**What is expected**: Output the lines that follow exactly as they are.

**Information supplied**:
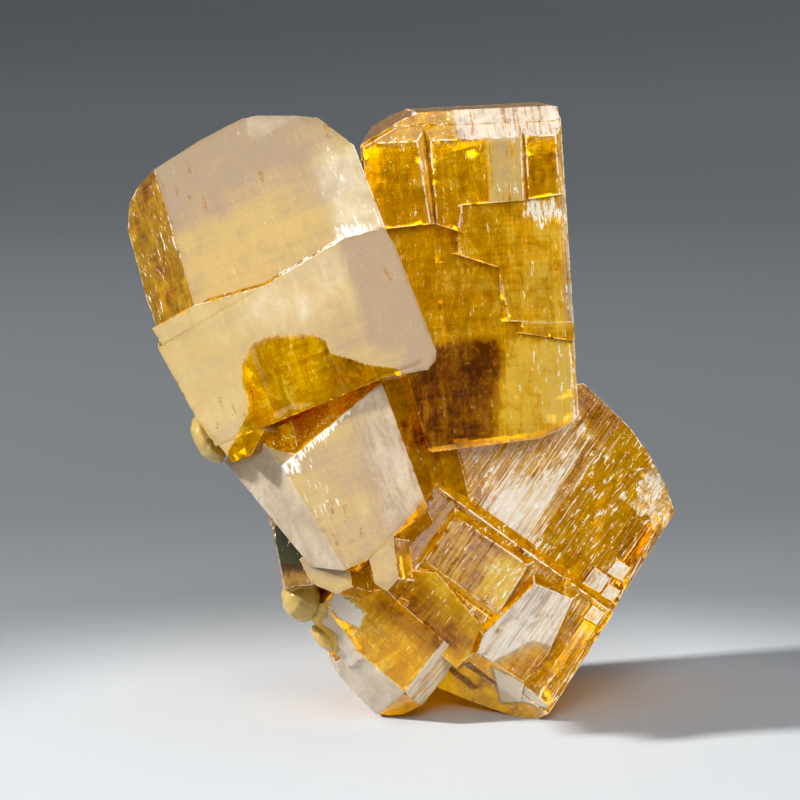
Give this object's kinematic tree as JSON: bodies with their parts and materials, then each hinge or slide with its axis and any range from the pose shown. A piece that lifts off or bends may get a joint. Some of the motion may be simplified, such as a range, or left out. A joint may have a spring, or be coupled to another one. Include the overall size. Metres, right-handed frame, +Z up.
{
  "type": "barite crystal cluster",
  "caption": "Free-standing cluster of blocky golden barite crystals with stepped flat faces, grown together into one solid that rests on a corner and a tip.",
  "frame": {"origin": "under the middle of the bounding box, on the floor that the cluster stands on", "axes": "+Z up, +X to the right as the picture sees it, +Y away from the camera"},
  "size_m": [0.0715, 0.0478, 0.0805],
  "materials": {
    "barite": "clear golden crystal with polished flat faces, cloudy inside"
  },
  "bodies": {
    "root": {"barite_cluster": "barite"}
  },
  "joints": []
}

**The result**:
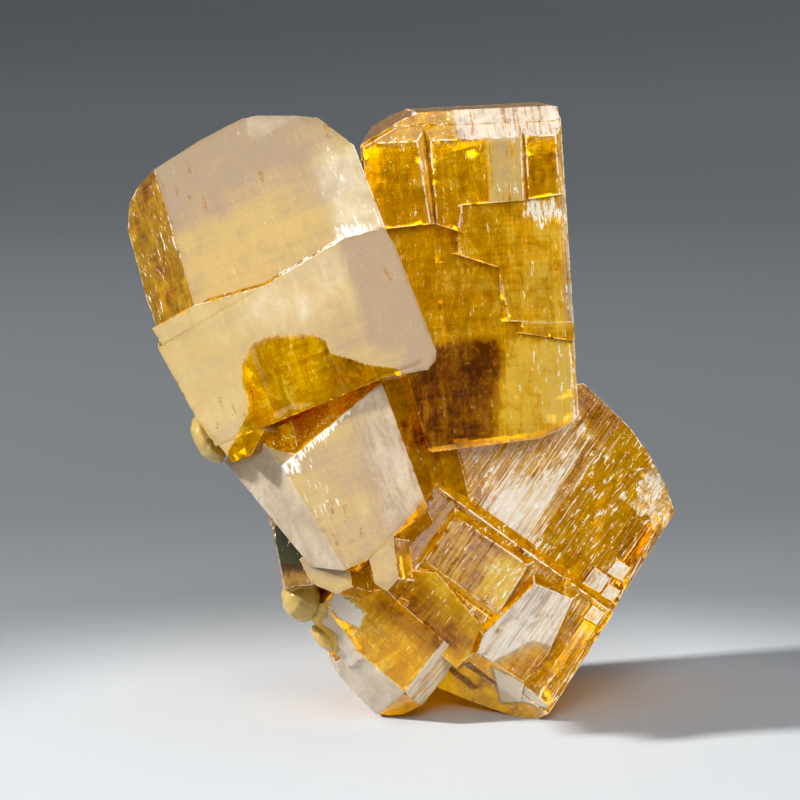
Give this object's kinematic tree as JSON: bodies with their parts and materials, then each hinge or slide with its axis and any range from the pose shown. A piece that lifts off or bends may get a joint. Some of the motion may be simplified, such as a range, or left out. A joint may have a spring, or be coupled to another one. Include the overall size. Metres, right-handed frame, +Z up.
{
  "type": "barite crystal cluster",
  "caption": "Free-standing cluster of blocky golden barite crystals with stepped flat faces, grown together into one solid that rests on a corner and a tip.",
  "frame": {"origin": "under the middle of the bounding box, on the floor that the cluster stands on", "axes": "+Z up, +X to the right as the picture sees it, +Y away from the camera"},
  "size_m": [0.0715, 0.0478, 0.0805],
  "materials": {
    "barite": "clear golden crystal with polished flat faces, cloudy inside"
  },
  "bodies": {
    "root": {"barite_cluster": "barite"}
  },
  "joints": []
}